I also prefer P2 as it allows the representation of more complex targets in a simpler and more natural way. Great proposal and I think it’s going to be very useful for representing heterogeneous targets and accelerators!

comaniac · August 31, 2020, 6:03pm

Summary

Thanks everyone for valuable discussions. Here is a summary to conclude all the comments, and we will follow it to file PRs.

We will create a separate composite target macro as follows:

TVM_REGISTER_TARGET_KIND("composite")
   .add_attr_option<Target>("target_host")
   .add_attr_option<Array<Target>>("devices") // Accelerator targets in order.

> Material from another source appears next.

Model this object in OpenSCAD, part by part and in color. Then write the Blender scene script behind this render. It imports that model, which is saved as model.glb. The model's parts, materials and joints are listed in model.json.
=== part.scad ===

Accordingly, here are the steps of creating a new composite target with a backend that can only execute a Relay subgraph:

Create a new target for the backend.

// Note that this macro indicates that the codegen/runtime of this target
// can only handle a part of Relay graph and must be used in composite targets.
TVM_REGISTER_ACCEL_TARGET_KIND("arm_acl")
  .add_attr_option<...>... // arm_acl specific attributes.

Create a target alias. Note that the name alias and the API are tentative.

'acl': {
  'kind': 'composite',
  'target_host': 'llvm',
  'devices': [{'kind': 'arm_acl'}]
}

Remaining Issues

Ideally, we expect to have a composite target like the following

'hetero-target': {
  'kind': 'composite',
  'target_host': 'llvm',
  'devices': [{'kind': 'ethosn'}, {'kind': 'opencl'}]
}

The above composite target indicates that we want to offload the Relay graph as many as we can to Ethos-N for the best performance. For the part that cannot be offloaded to Ethos-N, we want to put it to the OpenCL flow so that it can be executed on ARM GPU, for example.

The issue is that currently we have two partition mechanisms:

Manual annotated partition for heterogeneous execution (e.g., CPU/GPU).
BYOC partition (e.g., Ethos-N, ARM ACL, DNNL, Vitis-AI, CoreML, etc).

Since the two mechanisms work independently at this moment, we need to unify them to achieve the above goal. We will first work on the composite target in this RFC and leave an error message to the above case.